Write out the data below in full. Keep it exact.

**Information supplied**
★ ★ ★ ★ ★ ★ ★

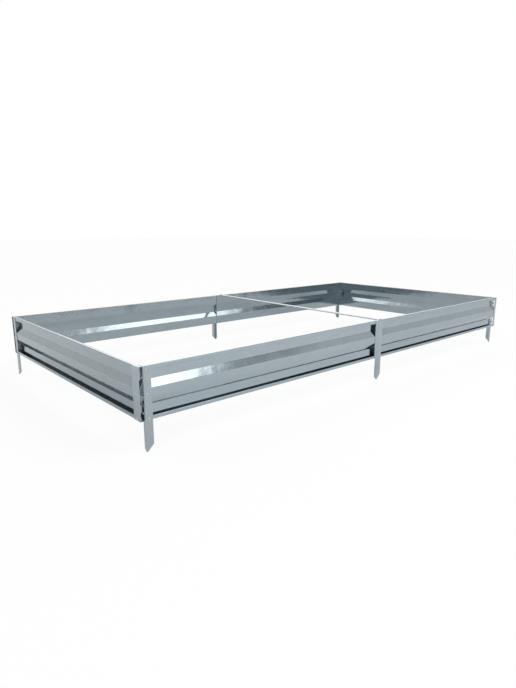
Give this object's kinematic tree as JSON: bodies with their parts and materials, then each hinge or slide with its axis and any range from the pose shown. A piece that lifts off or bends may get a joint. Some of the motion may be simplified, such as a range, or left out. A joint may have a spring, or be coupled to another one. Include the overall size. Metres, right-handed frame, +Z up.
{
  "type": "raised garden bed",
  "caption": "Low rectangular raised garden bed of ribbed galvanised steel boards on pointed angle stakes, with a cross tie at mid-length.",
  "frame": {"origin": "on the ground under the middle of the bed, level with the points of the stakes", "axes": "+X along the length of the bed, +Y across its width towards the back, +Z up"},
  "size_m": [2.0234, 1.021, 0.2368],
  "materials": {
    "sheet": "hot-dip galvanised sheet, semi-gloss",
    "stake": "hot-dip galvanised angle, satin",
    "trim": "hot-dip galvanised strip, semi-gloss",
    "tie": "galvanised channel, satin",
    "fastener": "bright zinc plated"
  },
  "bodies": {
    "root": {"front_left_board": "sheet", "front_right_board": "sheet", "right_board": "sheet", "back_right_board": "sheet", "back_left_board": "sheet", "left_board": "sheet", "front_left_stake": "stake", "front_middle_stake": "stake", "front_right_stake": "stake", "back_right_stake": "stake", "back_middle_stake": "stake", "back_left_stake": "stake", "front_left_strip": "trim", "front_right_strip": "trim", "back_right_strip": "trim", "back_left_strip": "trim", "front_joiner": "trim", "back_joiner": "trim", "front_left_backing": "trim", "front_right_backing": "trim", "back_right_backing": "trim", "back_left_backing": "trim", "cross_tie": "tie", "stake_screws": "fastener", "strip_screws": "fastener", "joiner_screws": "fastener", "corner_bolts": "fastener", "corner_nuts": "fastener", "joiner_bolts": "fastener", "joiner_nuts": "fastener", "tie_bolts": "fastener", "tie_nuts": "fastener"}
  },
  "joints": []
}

★ ★ ★ ★ ★ ★ ★

**Output for this exercise**
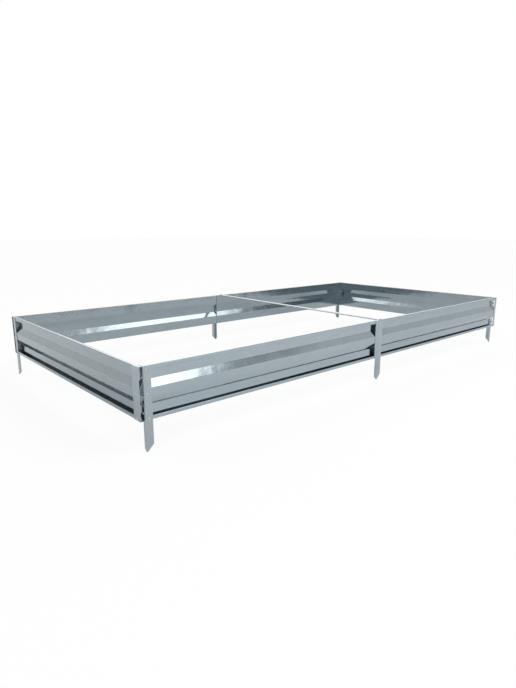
Give this object's kinematic tree as JSON: bodies with their parts and materials, then each hinge or slide with its axis and any range from the pose shown. A piece that lifts off or bends may get a joint. Some of the motion may be simplified, such as a range, or left out. A joint may have a spring, or be coupled to another one. Include the overall size. Metres, right-handed frame, +Z up.
{
  "type": "raised garden bed",
  "caption": "Low rectangular raised garden bed of ribbed galvanised steel boards on pointed angle stakes, with a cross tie at mid-length.",
  "frame": {"origin": "on the ground under the middle of the bed, level with the points of the stakes", "axes": "+X along the length of the bed, +Y across its width towards the back, +Z up"},
  "size_m": [2.0234, 1.021, 0.2368],
  "materials": {
    "sheet": "hot-dip galvanised sheet, semi-gloss",
    "stake": "hot-dip galvanised angle, satin",
    "trim": "hot-dip galvanised strip, semi-gloss",
    "tie": "galvanised channel, satin",
    "fastener": "bright zinc plated"
  },
  "bodies": {
    "root": {"front_left_board": "sheet", "front_right_board": "sheet", "right_board": "sheet", "back_right_board": "sheet", "back_left_board": "sheet", "left_board": "sheet", "front_left_stake": "stake", "front_middle_stake": "stake", "front_right_stake": "stake", "back_right_stake": "stake", "back_middle_stake": "stake", "back_left_stake": "stake", "front_left_strip": "trim", "front_right_strip": "trim", "back_right_strip": "trim", "back_left_strip": "trim", "front_joiner": "trim", "back_joiner": "trim", "front_left_backing": "trim", "front_right_backing": "trim", "back_right_backing": "trim", "back_left_backing": "trim", "cross_tie": "tie", "stake_screws": "fastener", "strip_screws": "fastener", "joiner_screws": "fastener", "corner_bolts": "fastener", "corner_nuts": "fastener", "joiner_bolts": "fastener", "joiner_nuts": "fastener", "tie_bolts": "fastener", "tie_nuts": "fastener"}
  },
  "joints": []
}